Islamizacja Europy?

busch   Mad god's blessing.
10 stycznia 2015 18:52
Dobrze, to skoro rozumiesz słowo wpływ, to zrozumiesz to zdanie:

galopada może (nie musi, ale może) mieć tendencje do braku szacunku dla ludzi skrajnie innych, ponieważ ludzie i ich poglądy, którymi była otoczona podczas swojego dorastania mogli (i pewnie mieli) mieć wpływ na jej podejście do ludzi z innych kultur.
Rozumiesz? 😀iabeł:


Ale poglądy, którymi byli otaczani muzułmanie, dajmy na to z Iraku, już raczej nie mają wpływu na ich późniejsze podejście do ludzi z innych kultur? Mimo że różnice pomiędzy miastami w Polsce są tak małe, że prawie niezauważalne, w porównaniu z różnicami między Irakiem, a Polską?

I zupełnie na tych muzułmanów nie wpływa panująca w ich państwach/miastach atmosfera?
Becia23   Permanent verbal diarrhoea
10 stycznia 2015 18:56
Może - ja nie bronię muzułmanów, ja tylko cały czas się upieram, żeby traktować wszystkich z minimalnym szacunkiem! I żeby nie oceniać 1,60 miliarda ludzi z (jak sama zauważyłaś) różnorodnych krajów na podstawie kilku idiotów! A dlaczego tak nie wolno - wytłumaczyłam na przykładzie tego, co przeciętny Anglik może myśleć o Polaku na podstawie mediów - jakoś nikt nie odpowiedział na moje pytania zawarte w tamtym poście (I wonder why 😉 )
dempsey   fiat voluntas Tua
10 stycznia 2015 19:12
[quote author=Dworcika link=topic=91143.msg2263132#msg2263132 date=1420878677]
(...)
Dlaczego oni u nas budują swoje świątynie, domagają się zdejmowania krzyży w szkołach (w katolickim kraju!) czy dań zgodnych z ich wyznaniem w knajpach, które serwują coś zupełnie innego?
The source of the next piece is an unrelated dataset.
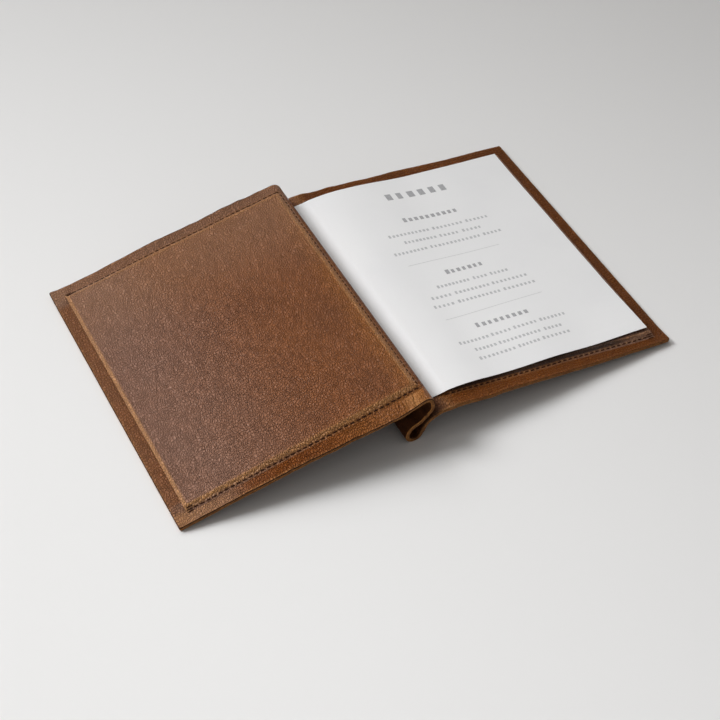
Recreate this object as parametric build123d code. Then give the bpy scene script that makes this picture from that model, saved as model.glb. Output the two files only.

Dlaczego im ustępujemy, jeśli oni nam nie ustępują nawet na krok? Nie tylko "u siebie", ale i "u nas"? Bo są mili? Bo te terrorystyczne zapędy to ma jakiś tam procent, a reszta jest normalna?
(...)

No jak to dlaczego? Bo od lat jest przyzwolenie na multikulti i plucie na kościół, na konserwatywną rodzinę. Szczególnie we Francji. Korzenie usiłowano zastąpić kultem makaronu, osóbnieludzkich, wsadzaniem sobie krzyża publicznie w tyłek, otwarciem na wszelkie nurty dawniej uznawane za parszywe. No to się zapętliło i mamy za swoje. Odpowiedzią będzie zwycięstwo nurtów ultrasów prawicowych. I to też nie będzie dobre.
[/quote]

Dokładnie Taniu
Ale współczesny KK sam jest sobie winien także. Obowiązkowy od kilkudziesięciu lat ekumenizm oznacza ni mniej ni więcej tylko grzeczne cofanie się i ustępowanie miejsca obcym.. bardzo grzecznie. Obcy natomiast mają głęboko gdzieś naszą grzeczność, i sami absolutnie się nie cofną tylko wejdą trzy kroki głębiej. I będą oczekiwali dalszego cofania się.
Notarialna   Wystawowo-koci ciąg. :)
10 stycznia 2015 19:16
Becia23, Tych kilku idiotów to niestety nie te kilka osób a kilkaset lub może nawet kilka tysięcy. Oni są przekonani o swojej wyższości nad innymi. Ich racje są najważniejsze, ich prawa mają być uwzględnione w krajach, w którym teoretycznie są mniejszością. Czemu mamy szanować kogoś kto nie ma szacunku do naszego państwa?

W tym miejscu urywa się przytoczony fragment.